SUPPLIED DATA

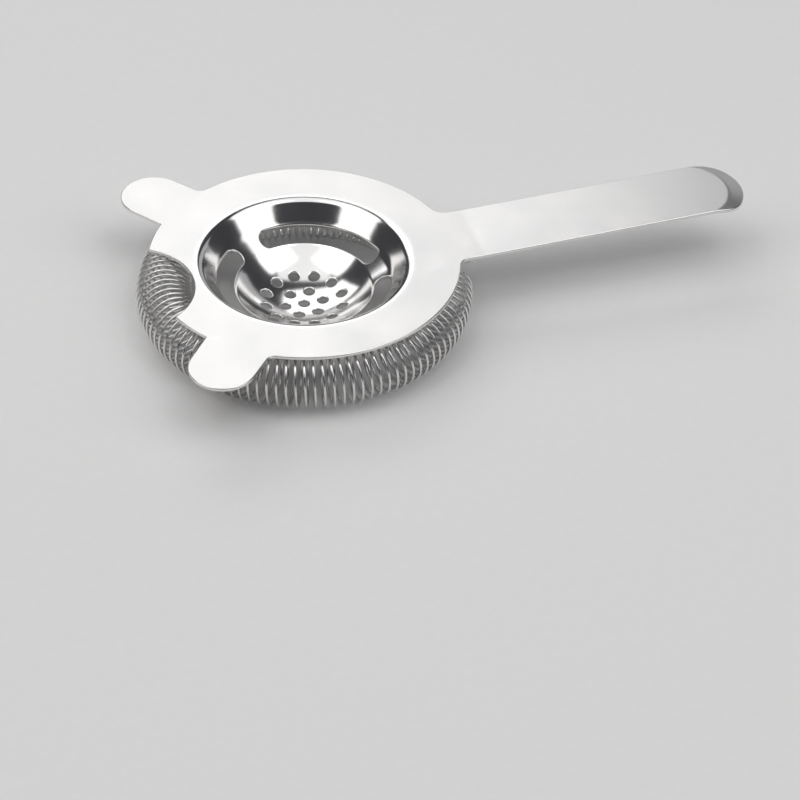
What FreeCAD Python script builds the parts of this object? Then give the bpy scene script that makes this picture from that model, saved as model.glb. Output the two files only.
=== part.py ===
import FreeCAD, Part
import math
import os

import Sketcher

# A hawthorne strainer for a cocktail shaker tin, in millimetres.
# The strainer is one bent and drawn stainless sheet (disc, two ears, handle and bowl)
# with a coil spring lying in a ring under the disc, its two tails held by small saddles.
# The spring is one wire, held here as eight lengths that touch end to end round the ring.
# Frame: the origin is on the bowl's axis in the plane of the disc's underside, which is
# the plane of the tin's mouth. +X runs along the handle and +Z points up.

Vector = FreeCAD.Vector
UP = Vector(0, 0, 1)
AXIS = Vector(0, 0, 0)

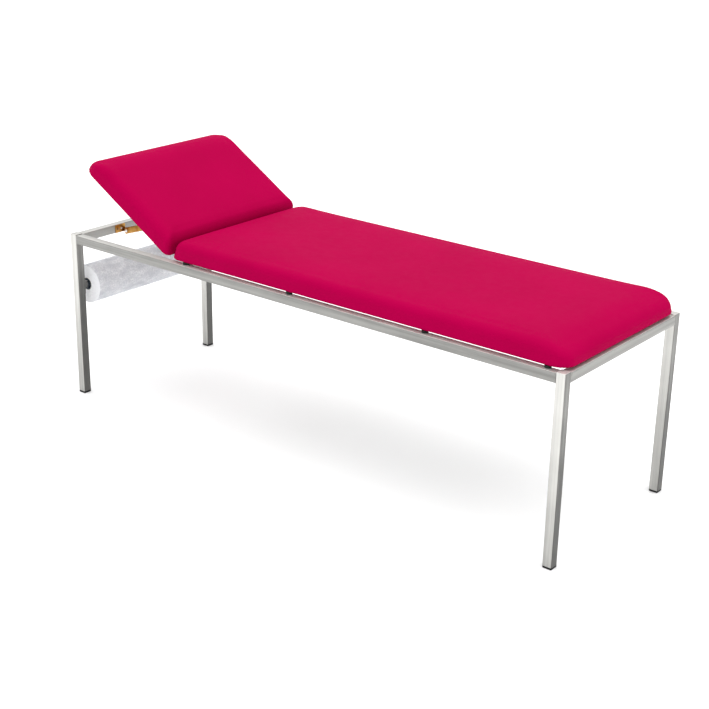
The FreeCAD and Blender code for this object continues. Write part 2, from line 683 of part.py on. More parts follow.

WORK REQUIRED
Output an exact copy of each record.

EXERCISE OUTPUT
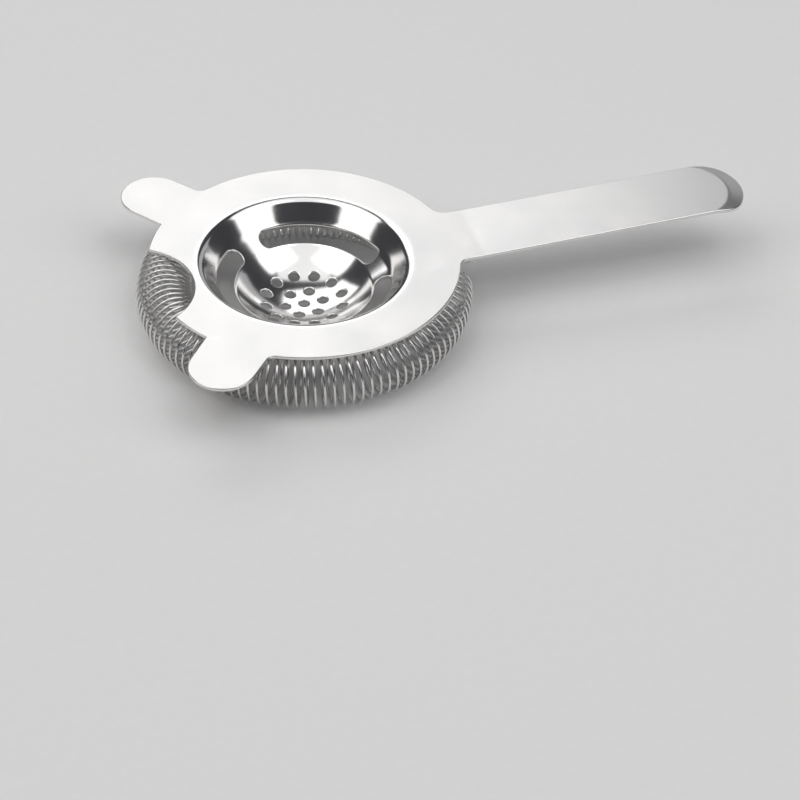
What FreeCAD Python script builds the parts of this object? Then give the bpy scene script that makes this picture from that model, saved as model.glb. Output the two files only.
=== part.py ===
import FreeCAD, Part
import math
import os

import Sketcher

# A hawthorne strainer for a cocktail shaker tin, in millimetres.
# The strainer is one bent and drawn stainless sheet (disc, two ears, handle and bowl)
# with a coil spring lying in a ring under the disc, its two tails held by small saddles.
# The spring is one wire, held here as eight lengths that touch end to end round the ring.
# Frame: the origin is on the bowl's axis in the plane of the disc's underside, which is
# the plane of the tin's mouth. +X runs along the handle and +Z points up.

Vector = FreeCAD.Vector
UP = Vector(0, 0, 1)
AXIS = Vector(0, 0, 0)

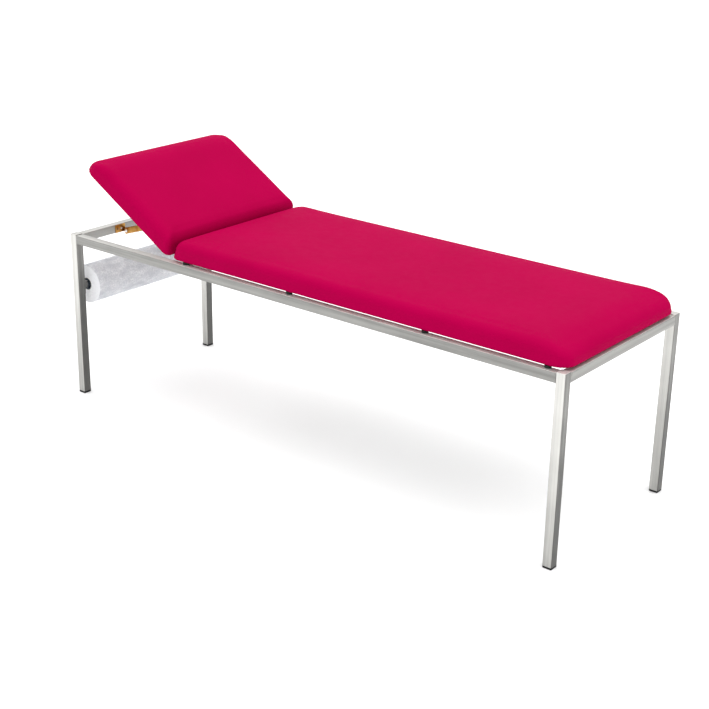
The FreeCAD and Blender code for this object continues. Write part 2, from line 683 of part.py on. More parts follow.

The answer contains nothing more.